A Happy New Year to you. I hope that 2015 brings you all you wish for yourself. Certainly toothbrush companies must be off to a high flying start.
Last year I reported how the humble oral hygiene aid had been pressed into service in the process of cleaning centuries of grime from the ancient Coliseum in Rome by painstaking brushing on the stone carvings. Now the bristles have been brought right up to date with a ‘simple blue toothbrush’ being one of the makeshift tools used to clean metal shavings from a bolt socket of a critical power-switching box on the outside of the International Space Station.
While the gladiators in ancient Rome would probably have had little time for matters as seemingly trivial as tooth brushing, astronauts are fully appraised of the importance of plaque control during long missions away from Earth. In space no one can hear you rinse and spit!
Walking mags
Ever puzzled why dentists always get joshed about old magazines in their waiting rooms?
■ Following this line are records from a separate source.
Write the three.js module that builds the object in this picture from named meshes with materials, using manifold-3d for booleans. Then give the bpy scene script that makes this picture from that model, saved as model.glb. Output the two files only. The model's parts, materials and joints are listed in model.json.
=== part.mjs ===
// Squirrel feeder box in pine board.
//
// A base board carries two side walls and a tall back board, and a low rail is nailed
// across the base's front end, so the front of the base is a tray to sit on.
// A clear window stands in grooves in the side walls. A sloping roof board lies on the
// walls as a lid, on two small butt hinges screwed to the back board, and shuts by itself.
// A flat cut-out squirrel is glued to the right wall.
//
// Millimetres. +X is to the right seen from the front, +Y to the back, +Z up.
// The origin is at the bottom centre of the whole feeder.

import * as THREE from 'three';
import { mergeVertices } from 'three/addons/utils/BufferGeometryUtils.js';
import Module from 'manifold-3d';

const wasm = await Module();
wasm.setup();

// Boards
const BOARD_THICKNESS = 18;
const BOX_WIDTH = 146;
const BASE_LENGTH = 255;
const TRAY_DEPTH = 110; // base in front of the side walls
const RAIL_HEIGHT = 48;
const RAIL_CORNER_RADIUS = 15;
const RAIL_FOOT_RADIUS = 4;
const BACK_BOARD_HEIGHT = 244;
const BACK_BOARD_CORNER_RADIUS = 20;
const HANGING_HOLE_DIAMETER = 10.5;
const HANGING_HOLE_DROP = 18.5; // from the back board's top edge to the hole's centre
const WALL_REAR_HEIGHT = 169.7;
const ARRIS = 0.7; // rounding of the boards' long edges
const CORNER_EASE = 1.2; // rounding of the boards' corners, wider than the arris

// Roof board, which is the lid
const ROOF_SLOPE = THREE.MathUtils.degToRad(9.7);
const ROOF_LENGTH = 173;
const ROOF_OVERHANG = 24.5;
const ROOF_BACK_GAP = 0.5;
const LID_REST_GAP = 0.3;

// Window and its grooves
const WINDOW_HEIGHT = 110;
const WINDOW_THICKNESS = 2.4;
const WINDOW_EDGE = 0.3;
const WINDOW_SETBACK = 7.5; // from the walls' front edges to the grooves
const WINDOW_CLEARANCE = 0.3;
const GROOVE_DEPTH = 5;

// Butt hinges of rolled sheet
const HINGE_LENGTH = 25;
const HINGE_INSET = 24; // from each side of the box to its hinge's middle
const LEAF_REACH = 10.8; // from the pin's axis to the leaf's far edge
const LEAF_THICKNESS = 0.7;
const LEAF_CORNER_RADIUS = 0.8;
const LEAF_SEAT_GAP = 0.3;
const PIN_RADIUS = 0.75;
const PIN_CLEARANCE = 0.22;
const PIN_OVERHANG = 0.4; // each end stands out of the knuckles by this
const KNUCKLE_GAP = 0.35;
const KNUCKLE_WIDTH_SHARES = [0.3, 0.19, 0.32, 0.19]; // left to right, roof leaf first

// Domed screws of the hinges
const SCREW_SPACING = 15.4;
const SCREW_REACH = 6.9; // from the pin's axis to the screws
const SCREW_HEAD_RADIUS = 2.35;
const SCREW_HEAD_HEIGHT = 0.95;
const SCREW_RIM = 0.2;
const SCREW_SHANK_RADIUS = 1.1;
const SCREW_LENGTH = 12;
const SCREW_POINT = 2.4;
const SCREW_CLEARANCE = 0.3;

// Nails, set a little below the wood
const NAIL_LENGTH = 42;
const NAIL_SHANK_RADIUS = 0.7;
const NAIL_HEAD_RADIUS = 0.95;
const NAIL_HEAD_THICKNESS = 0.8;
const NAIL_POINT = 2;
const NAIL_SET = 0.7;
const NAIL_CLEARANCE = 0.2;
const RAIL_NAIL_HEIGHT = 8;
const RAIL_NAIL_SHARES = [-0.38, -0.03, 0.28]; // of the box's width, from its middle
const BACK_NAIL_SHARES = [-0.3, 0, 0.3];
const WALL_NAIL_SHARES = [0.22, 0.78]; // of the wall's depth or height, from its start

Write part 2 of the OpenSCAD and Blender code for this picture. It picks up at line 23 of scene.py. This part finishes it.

Well the wait for this answer is over thanks to new research from New Zealand where a study looked into the question of why publications in waiting rooms are often out-of-date. And unlike toothbrushes, it doesn’t involve rocket science. Predictably, the more recent the issue date, the more likely it is to be taken by patients. Researchers at the University of Auckland found that GP waiting rooms generally contain older magazines no matter how hard staff try to keep supplies up to date and the magazines that get left behind are not only out of date, but also far more serious such as National Geographic or the Economist.
Researchers monitored 87 magazines in a practice between April and May but the study had to be terminated after 31 days when all of the gossipy magazines had been taken and only old editions of publications like Time magazine remained. The study concludes that practices hoping to save money by replacing magazines less often, should ‘supply old copies of non-gossipy magazines’. Hello!
Journalists not to blame?
And staying with publications, journalists may not be wholly responsible for ‘overhyped’ science stories, a study published in the BMJ has suggested. Researchers for the study, led by Cardiff University, analysed 462 press releases issued by 20 leading British universities to see how the claims matched up to the original scientific paper they were designed to publicise.
The researchers also analysed the corresponding press coverage to see how often the exaggerated claims in press releases made it into any of 12 major news outlets, including the main national newspaper broadsheets and tabloids, BBC online and the Reuters news agency. They found that 40 per cent of press releases contained exaggerated health advice, 33 per cent contained exaggerated claims about cause-and-effect, and 36 per cent contained exaggerated inferences to humans from research on animals, compared with the corresponding peer reviewed journal articles.
So, a good year already for toothbrushes, magazine publishers and journalists – and for dentists?